You are viewing a single comment's thread from:

RE: I Said I'd Take a Break - Two Weeks Later: Still Here

in #life7 years ago

Why is it i only stumble upon you today??!!!

I should have been reading your stuff on the daily since last year! You wrote so well and I can't help but to agree with you, to a degree.

While I believe you do agree that there are certain issues on here that needs tweaking (we havent even reach version 1.0.0 yet for a reason). Spam isnt an issue at all.. as a user.

Maybe it's because Steemit does not have the ability to show only the best stuff on the front page yet, what with the trending page being a joke. Maybe it's because of the frustration of some people who don't know the existence of a bidbot who saw a shitty phone camera picture of a table without context that got upvoted to the high heavens. Maybe it's alot of other things..

Steemit isnt perfect, just like many things around blockchain tech.

But it's the best damn thing for people like us.

While what you say has it's truth. Without user growth steemit can't grow as a platform. And if there is no user growth then what is the value behind steem other than speculation?

I have this problem all too often as someone who introduces people to steemit, i think the fancy term is "community builder". Unless i struck gold and found someone who hustles, less than 1 out of 8 people i've talked to got themselves a steemit account, lower still for those who is still posting stuff on Steemit.

There are truth on both sides... Personally we can just tune out the shit unless one belongs to a subset of steemians who is passionate about wading in shit on the daily. But the platform as a whole must figure out a way to tune away the shit if they are thinking about user growth, which as a content platform is absolutely crucial. Dont forget that everyone who has steem power has a stake on the company and it's in our best interest to strive for the betterment of the platform. We are the investors afterall.

Or maybe a great steem-based 3rd party app comes along and leave steemit in the dust.. I havent found one yet but when i do im more than okay to give away 5% as beneficiary.

Sort:  

The platform is US and all we have to do is pay more attention to the things that are worthwhile. Encourage the right people. Stop bashing everyone just because of a few problems. Things like that.

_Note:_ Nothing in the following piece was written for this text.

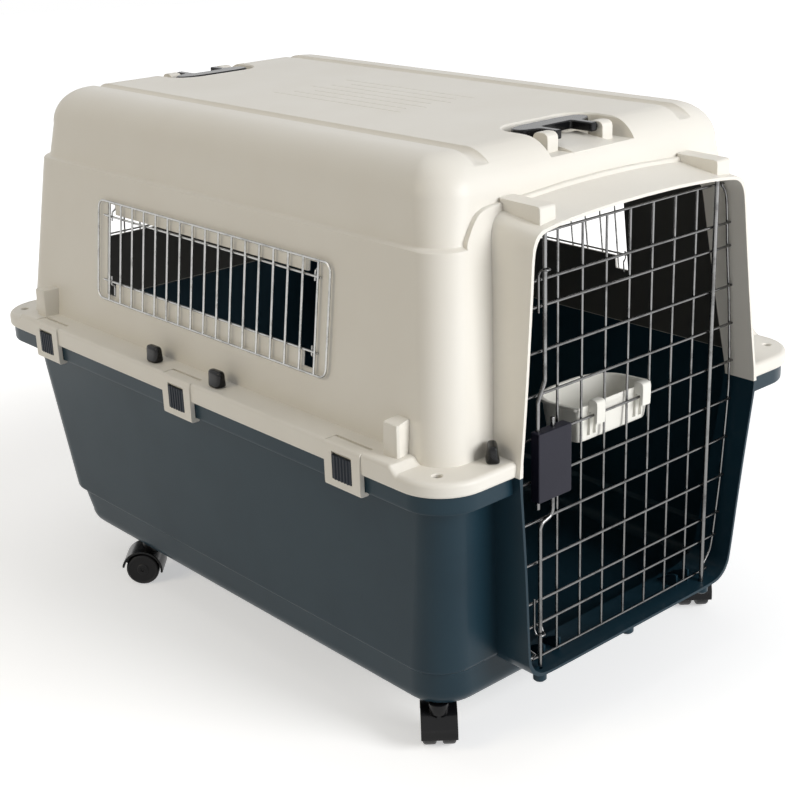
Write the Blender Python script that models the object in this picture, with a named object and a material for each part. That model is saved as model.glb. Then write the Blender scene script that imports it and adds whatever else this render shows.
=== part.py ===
"""Pet travel crate: two drafted plastic shells, wire door, wire windows, clips, handles and casters.

Frame: millimetres scaled to metres, +Z up, the door faces -Y, the origin is under the middle of the
crate on the floor. Every piece is built in place, and the moving ones have their origin on their axis.
"""

import math

import bmesh
import bpy
from mathutils import Matrix, Vector

MM = 0.001
GAP = 0.3  # clearance between pieces that touch

# Shells: heights
FLOOR_TO_SHELL = 66.2
STEP_Z = 120.0
PART_Z = 385.8
FLANGE_TOP = 403.7
LEDGE_Z = 638.4
ROOF_Z = 734.9
DOME_Z = ROOF_Z - 49.9
POCKET_Z = ROOF_Z - 22.9
SKIN = 3.6

# Flange outline
FLANGE_X = 336.3
FLANGE_FRONT = -495.6
FLANGE_REAR = 501.8
FLANGE_R = 62.0
RIM_BOTTOM = 363.2

# Doorway hood
HOOD_ROOT_Y = -405.0
HOOD_Y_PART = -501.8
HOOD_Y_TOP = -493.0
HOOD_Y_BOTTOM = -489.8
HOOD_BOTTOM_Z = 106.4

# Door wires
DOOR_PITCH = 41.4
DOOR_ROWS = [167.8, 199.4, 251.5, 305.2, 357.9, 410.6, 462.2, 513.7, 566.6, 597.1]
DOOR_TOP = 649.5
DOOR_BOTTOM = 119.7
COLUMN_Y = -469.5
WIRE_R = 1.65
ROW_Y = COLUMN_Y - 2 * WIRE_R + 0.3
HINGE_X = 153.5
HINGE_R = 3.0
HINGE_Y = ROW_Y - WIRE_R - HINGE_R + 0.55
ROD_X = -155.0
LOWER_ROD_X = -163.0
ROD_R = 2.6
ROD_Y = ROW_Y - WIRE_R - ROD_R - 1.65
COLLAR_R = ROD_R + 1.3
SPRING_R = ROD_R + 0.9
SPRING_WIRE = 0.5

# Window openings and their wire grilles
WINDOW_Z = (487.3, 583.7)
SIDE_WINDOW_Y = (-229.8, 238.1)
REAR_WINDOW_X = 170.0
GRILLE_Z = (464.0, 601.5)
GRILLE_WIRE_R = 1.5

# Raised run along each side of the flange, with the clips let into it
RUN_TOP = 412.5
RUN_Y = (-412.0, 420.0)
CLIP_Y = (-333.0, 5.0, 343.0)
CLIP_HALF = 32.0
CLIP_AXIS = (323.5, 406.7)
PIN_R = 2.0
SIDE_KNOB_Y = (-62.0, 82.0)
FRONT_KNOB = (234.0, -473.0)
SIDE_KNOB_X = 317.5
CASTERS = {"front": (252.5, -392.0, 41.0), "rear": (252.5, 252.0, -48.0)}

# Roof handles and the bowl
HANDLE_AXIS = (-380.0, ROOF_Z - 5.9)
BOWL_BACK_Y = -382.5
BOWL_TILT = 3.0


def collection(name, hidden=False):
    """A new collection in the scene."""
    made = bpy.data.collections.new(name)
    bpy.context.scene.collection.children.link(made)
    made.hide_render = hidden
    return made


for old in list(bpy.data.objects):
    bpy.data.objects.remove(old)
PARTS = collection("pet_travel_crate")
CUTTERS = collection("cutters", hidden=True)


def material(name, colour, metallic=0.0, roughness=0.5):
    """A plain Principled material."""
    made = bpy.data.materials.new(name)
    made.use_nodes = True
    shader = made.node_tree.nodes["Principled BSDF"]
    shader.inputs["Base Color"].default_value = (*colour, 1.0)
    shader.inputs["Metallic"].default_value = metallic
    shader.inputs["Roughness"].default_value = roughness
    return made


IVORY = ("ivory_plastic", (0.78, 0.76, 0.70), 0.0, 0.45)
PETROL = ("petrol_plastic", (0.022, 0.045, 0.062), 0.0, 0.45)
STEEL = ("bright_wire", (0.62, 0.62, 0.60), 1.0, 0.25)
BLACK = ("black_plastic", (0.012, 0.012, 0.014), 0.0, 0.35)
WHITE = ("bowl_plastic", (0.80, 0.79, 0.74), 0.0, 0.4)
RUBBER = ("wheel_tread", (0.02, 0.02, 0.021), 0.0, 0.6)


def new_object(name, bm, finish=None, origin=(0, 0, 0)):
    """The bmesh, drawn in millimetres, as an object whose origin stands at the given point."""
    bmesh.ops.remove_doubles(bm, verts=bm.verts, dist=0.0005)
    bmesh.ops.recalc_face_normals(bm, faces=bm.faces)
    bm.transform(Matrix.Translation(-Vector(origin)))
    bm.transform(Matrix.Scale(MM, 4))
    mesh = bpy.data.meshes.new(name)
    bm.to_mesh(mesh)
    bm.free()
    made = bpy.data.objects.new(name, mesh)
    made.location = Vector(origin) * MM
    if finish is None:
        CUTTERS.objects.link(made)
        made.hide_render = True
        made.display_type = "WIRE"
    else:
        PARTS.objects.link(made)
        made.data.materials.append(material(name + "_" + finish[0], *finish[1:]))
    return made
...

I said carry your weight. There's so much confusion here, so many little false promises of easy money. I just noticed today, there are people out there who listened to the sales pitch, bought it, delegated away their SP (so now they can't vote for anyone, basically a dead account that can't contribute), then they turn around and BUY the vote from the bots they delegated to. They're literally so confused, someone was able to convince them it's okay to buy some apples, then pay a random stranger each time they'd like to eat one of those apples they already own. How to solve this though in a day and age when so many people can't even admit to making a mistake and feel insulted if you point out how they've done something completely stupid? You have to just let these people find out the hard way, and of course they're going to leave. They'll blame this place once they realize the truth, instead of themselves. Anyway, I'm rambling...

well...... i would argue that said strawman delegator should have done more research to understand where is the money going.. I mean, i would read the shit off every material i can i get my hands on before putting money into anything. Especially when it comes to anything near an "investment".

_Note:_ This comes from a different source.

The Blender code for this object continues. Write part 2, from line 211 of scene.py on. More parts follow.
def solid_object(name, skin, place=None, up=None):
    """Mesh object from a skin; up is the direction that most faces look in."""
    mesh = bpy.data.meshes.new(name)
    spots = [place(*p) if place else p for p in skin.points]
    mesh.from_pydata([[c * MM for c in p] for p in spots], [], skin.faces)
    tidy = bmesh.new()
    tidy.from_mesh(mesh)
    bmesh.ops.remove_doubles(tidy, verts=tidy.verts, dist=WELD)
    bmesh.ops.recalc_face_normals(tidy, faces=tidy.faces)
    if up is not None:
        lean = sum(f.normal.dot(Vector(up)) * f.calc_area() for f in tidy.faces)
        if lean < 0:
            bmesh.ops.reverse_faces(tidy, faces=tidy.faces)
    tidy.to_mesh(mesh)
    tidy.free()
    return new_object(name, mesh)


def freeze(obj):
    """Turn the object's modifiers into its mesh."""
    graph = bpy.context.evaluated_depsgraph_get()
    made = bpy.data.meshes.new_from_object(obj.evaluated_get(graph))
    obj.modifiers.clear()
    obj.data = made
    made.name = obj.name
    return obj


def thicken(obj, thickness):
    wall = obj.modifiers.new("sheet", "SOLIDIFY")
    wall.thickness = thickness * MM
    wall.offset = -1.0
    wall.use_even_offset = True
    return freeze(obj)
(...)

But yea, the phenomena you described is real. Its unforunately the social cost of decentralization. Youtube/facebook/twitch has their TOS, guidelines and policies and those are literally the word of god to those involved. Top-down hierarchy and so it's relatively easy.

Steem has rules too, but unless one is an expert programmer, there's no way to understand it from the source. Decentralization causes information fragmentation and the need for everyone to verify their own information is something totally new to people.

How to solve this though in a day and age when so many people can't even admit to making a mistake and feel insulted if you point out how they've done something completely stupid? You have to just let these people find out the hard way, and of course they're going to leave. They'll blame this place once they realize the truth, instead of themselves

that is why its so important to recruit new members through communities rather than hoping people to stumble upon the blockchain themselves. I'd say the value of the blockchain is not the marketcap of the token but the users. less than 60k daily users is abysmal for a content platform.

I was first thinking along the line of "yea Digital Darwinian Selection" but then it's mighty unfair to new users and unhelpful to the platform.. sadly not everyone is like you and me, and eventually we'd have to lower the barrier of understanding that at least those willing to put in the work can make it on the platform. where the rest can stay being content consumers and use the steem wallet app to like people and send money.